St Bridget's Church is in the town of West Kirby, Wirral, Merseyside, England. It is an active Anglican parish church in the diocese of Chester, the archdeaconry of Chester and the deanery of Wirral North. Its benefice includes the daughter Church of the Resurrection and All Saints, Caldy. The church is recorded in the National Heritage List for England as a designated Grade II listed building.

==History==

It is likely that there was a church on the site before the Norman Conquest. The first stone church was built around 1150–60. In the 13th century there were alterations or a rebuilding. Around 1320 the present chancel was built, followed by the north chapel and vestry. In 1493 the tower was erected and the north aisle was widened. By 1788 the church was "in a dilapidated state" and repairs were carried out. A major restoration took place in 1869–70 by Kelly and Edwards which amounted almost to a rebuilding.
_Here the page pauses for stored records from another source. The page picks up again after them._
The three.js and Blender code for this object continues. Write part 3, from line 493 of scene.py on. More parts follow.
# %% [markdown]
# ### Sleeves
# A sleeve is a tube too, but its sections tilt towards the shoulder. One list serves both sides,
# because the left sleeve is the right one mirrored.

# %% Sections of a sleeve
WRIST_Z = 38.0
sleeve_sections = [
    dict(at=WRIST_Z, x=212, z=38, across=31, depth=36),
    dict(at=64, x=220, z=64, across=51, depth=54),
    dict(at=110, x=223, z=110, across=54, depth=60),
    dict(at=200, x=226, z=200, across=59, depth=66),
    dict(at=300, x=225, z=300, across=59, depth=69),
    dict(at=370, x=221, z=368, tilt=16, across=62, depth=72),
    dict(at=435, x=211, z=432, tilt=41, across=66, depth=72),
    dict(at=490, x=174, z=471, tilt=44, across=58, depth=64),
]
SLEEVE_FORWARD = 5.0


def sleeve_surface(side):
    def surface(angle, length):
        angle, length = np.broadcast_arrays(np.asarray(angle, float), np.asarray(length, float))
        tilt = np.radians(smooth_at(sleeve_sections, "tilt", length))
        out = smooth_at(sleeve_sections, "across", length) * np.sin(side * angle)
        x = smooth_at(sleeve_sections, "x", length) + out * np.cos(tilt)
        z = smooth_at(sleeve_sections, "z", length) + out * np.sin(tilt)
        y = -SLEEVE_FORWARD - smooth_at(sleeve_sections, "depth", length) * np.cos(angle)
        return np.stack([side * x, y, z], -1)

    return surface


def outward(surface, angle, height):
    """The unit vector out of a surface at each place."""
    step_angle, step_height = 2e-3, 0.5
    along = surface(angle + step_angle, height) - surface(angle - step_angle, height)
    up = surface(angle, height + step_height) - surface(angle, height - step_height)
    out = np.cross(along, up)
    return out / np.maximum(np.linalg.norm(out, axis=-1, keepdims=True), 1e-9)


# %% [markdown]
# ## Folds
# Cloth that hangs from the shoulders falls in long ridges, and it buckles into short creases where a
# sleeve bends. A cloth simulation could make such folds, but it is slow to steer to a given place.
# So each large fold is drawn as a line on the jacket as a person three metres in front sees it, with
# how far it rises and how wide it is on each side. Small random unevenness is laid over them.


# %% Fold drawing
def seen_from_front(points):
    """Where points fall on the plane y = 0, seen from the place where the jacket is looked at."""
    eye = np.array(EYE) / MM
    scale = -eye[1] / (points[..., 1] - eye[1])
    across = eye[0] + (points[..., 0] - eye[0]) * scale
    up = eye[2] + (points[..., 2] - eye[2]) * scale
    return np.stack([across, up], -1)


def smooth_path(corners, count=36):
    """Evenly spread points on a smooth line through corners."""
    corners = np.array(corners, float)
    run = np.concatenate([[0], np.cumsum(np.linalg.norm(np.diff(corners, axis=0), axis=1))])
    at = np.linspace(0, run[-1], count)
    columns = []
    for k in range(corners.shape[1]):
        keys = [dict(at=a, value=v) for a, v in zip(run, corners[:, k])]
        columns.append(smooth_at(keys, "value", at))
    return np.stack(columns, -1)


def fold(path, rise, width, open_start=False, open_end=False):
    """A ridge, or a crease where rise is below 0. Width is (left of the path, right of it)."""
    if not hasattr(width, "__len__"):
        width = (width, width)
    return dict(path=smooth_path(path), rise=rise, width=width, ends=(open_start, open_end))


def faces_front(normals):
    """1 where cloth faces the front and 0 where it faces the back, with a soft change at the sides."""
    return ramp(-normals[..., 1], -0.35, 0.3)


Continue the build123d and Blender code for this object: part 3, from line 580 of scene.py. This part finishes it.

A north porch was added in 1876.

===Present day===
The church falls into the Anglo-Catholic tradition of the Church of England, being described as "moderate catholic" and "Liberal Modern Catholic". The parish is a member of Inclusive Church.

==Architecture==

===Exterior===

The church is built in sandstone with a slate roof. Its plan consists of a west tower, a nave, north and south aisles, a chancel, a north chapel and a vestry. The chancel is not in line with the nave and it inclines to the north. The tower has a west door above which is a three-light Perpendicular window. The bell openings are paired and have two lights. A clock face is on the east side. The summit is embattled and has a gilded weathervane dated 1757. The porch has head-stops which represent Queen Victoria and Bishop William Jacobson. At the west end of the north aisle is a gargoyle representing Gladstone and Disraeli.

===Interior===
In the south wall of the chancel are a sedilia and a piscina. The chancel arch has a low wrought iron screen by Kempe and above the arch is a painting also by Kempe. The circular font dates from the 19th century. The altar and the timber reredos are made from re-used wood from the roof of Chester Cathedral. The organ loft is by Douglas and Fordham. The organ was built in 1893 by Henry Willis & Sons and improved by the same firm in 1950. The east window of the chancel is dated 1833. 19 of the 23 windows in the church are by Kempe, and are dated between 1870 and 1906–07. In the church are a number of ancient stones, one of which is known as the Hogback stone. This dates from the early 11th century, the name Hogback referring to its curving shape. It consists of hard grey sandstone, not a type of stone found locally. There is a ring of eight bells. Four of these are dated 1719 by Abraham Rudhall II, one dated 1854 is by Bathgate & Wilson and the other three, dated 1889, are by John Taylor & Co. The parish registers date from 1561 but are incomplete. The churchwardens' accounts start in 1754.

==External features==
The churchyard contains the war graves of eleven Commonwealth service personnel, nine of World War I and two of World War II.